El encargado de insuflarle vida al personaje es el notable actor belga Olivier Gourmet –un favorito de los hermanos Dardenne–, quien logra encarnar una criatura que transpira poder y, al mismo tiempo (a veces en el mismo plano), demuestra un alto grado de vulnerabilidad, siempre al borde de alguna clase de crisis. Tan importantes como el ¿héroe?, por cierto, resultan los personajes secundarios. Bertrand está constantemente rodeado de asesores, consultores y manos derechas de toda clase, desde un viejo político de alcurnia que hace las veces de Pepe Grillo (interpretado por Michel Blanc) hasta una joven consejera de imagen.
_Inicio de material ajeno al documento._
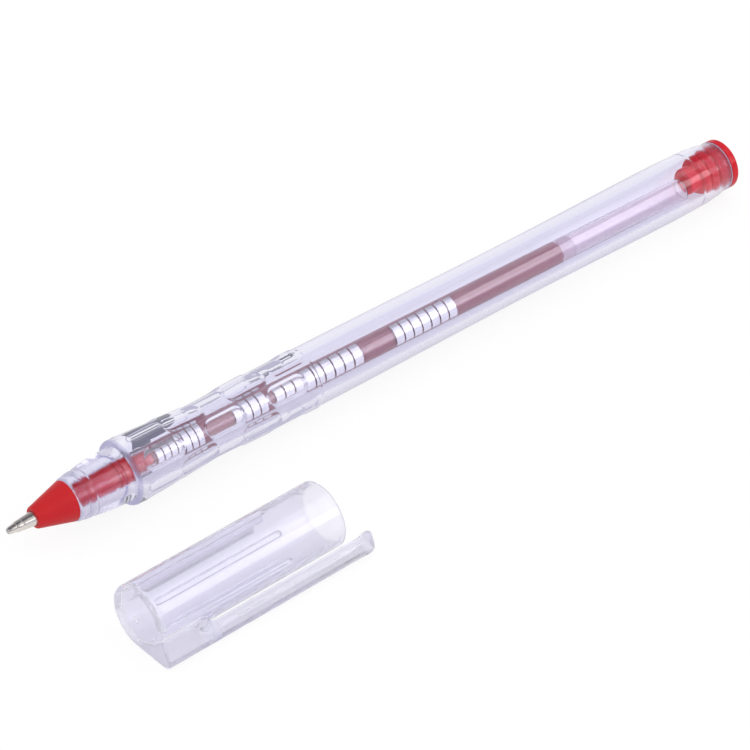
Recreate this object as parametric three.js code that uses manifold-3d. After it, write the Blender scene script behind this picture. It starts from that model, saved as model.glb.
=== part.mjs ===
// A clear-bodied ballpoint pen lying on a table, with its pull-off clip cap beside it.
// Millimetres, +Z up. The pen's tip points along -X and its tail along +X.
// The origin is on the table, under the middle of the pen and its cap.

import * as THREE from 'three';
import { mergeVertices } from 'three/addons/utils/BufferGeometryUtils.js';
import Module from 'manifold-3d';

const wasm = await Module();
wasm.setup();

// Lengths along the pen, from the end of its ball
const pointReach = 4.8; // metal tip in front of the cone
const coneLength = 6.3;
const noseLength = 9.5; // clear nose that the cap grips
const gripLength = 35.1;
const rearLength = 85.9;
const plugFlangeThickness = 1.4;

// Gaps between pieces that touch or press together
const seatGap = 0.05;
const pressClearance = 0.05;
const runningClearance = 0.15;

// Writing ball and metal tip
const ballDiameter = 0.8;
const ballClearance = 0.03;
const ballShowing = 0.2; // how far the ball stands out of its rim
const rimDiameter = 1.04;
const tipMouthDiameter = 1.32;
const tipStepDiameter = 1.76;
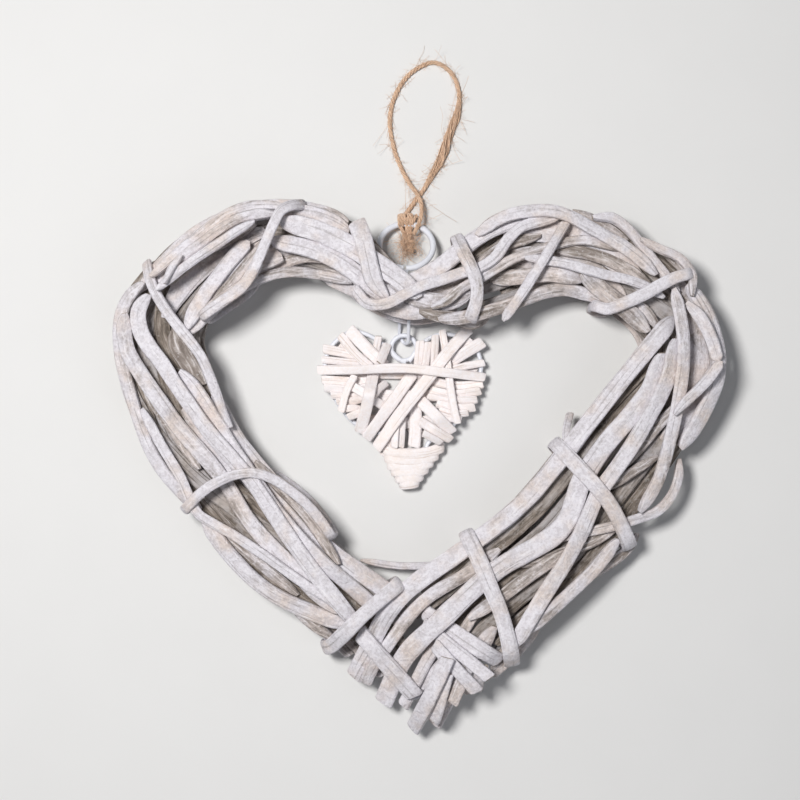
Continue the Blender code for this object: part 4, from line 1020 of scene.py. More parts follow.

Uno de los mayores atractivos del film es precisamente la ilusión de poder penetrar en el círculo más íntimo de poder, ese lugar donde se toman las decisiones más relevantes para la vida política y social de un país.
El ministro no es un film de denuncia, al menos no en el sentido tradicional del término. Si el espectador espera una crítica implícita al reciente gobierno de Sarkozy, no la encontrará aquí. De todas formas, sí es posible escuchar en diversos diálogos más de un comentario sobre el estado del Estado francés, su renuncia ante el capital internacional, la falta de perspectivas, la sistemática aplicación de parches ante problemas coyunturales sin solucionar conflictos de fondo. El ministro Saint-Jean, de hecho, se encuentra en una compleja disyuntiva: apoyar, traicionando sus propios ideales, una posible privatización de las estaciones ferroviarias o ser expulsado sin anestesia de las altas esferas del gobierno. El film se encarga de detallar con un simple comentario los orígenes del protagonista, lejanos a la vida política como herencia familiar. Sin embargo, vive diariamente, minuto a minuto, con una enorme satisfacción, la adrenalina del poder. “Si me conocieras bien, no me querrías tanto”, le dice Bertrand a su mujer en un momento de desnudez, de simple humanidad.
El guión del propio Pierre Schöller, astuto y preciso, hace de esas situaciones una suerte de contracara del animal político, como cuando el ministro pasa parte de una noche en el humilde hogar de su nuevo chofer, discutiendo en un diálogo de sordos con la pareja de su empleado, al tiempo que cae en una suerte de catarsis etílica. El ministro tiene la velocidad de un auto de Fórmula 1, ritmo que busca y logra que el espectador se vea aspirado en la vorágine de las imágenes y los diálogos. Lo cual impide en gran medida la reflexión, o al menos la empuja más allá de la secuencia de títulos de cierre. La dimensión moral del relato, en última instancia, se reserva para los tramos finales de la película. No revelaremos aquí detalle alguno de la trama, pero baste decir que un evento por completo inesperado ubicará a Bertrand en un nuevo cruce de caminos. Más allá de su decisión personal, y parafraseando a Lampedusa, El ministro se encarga de dejar en claro que en ese submundo ubicado irónicamente en el más alto de los sitiales, las cosas cambian todo el tiempo precisamente para permanecer inmutables.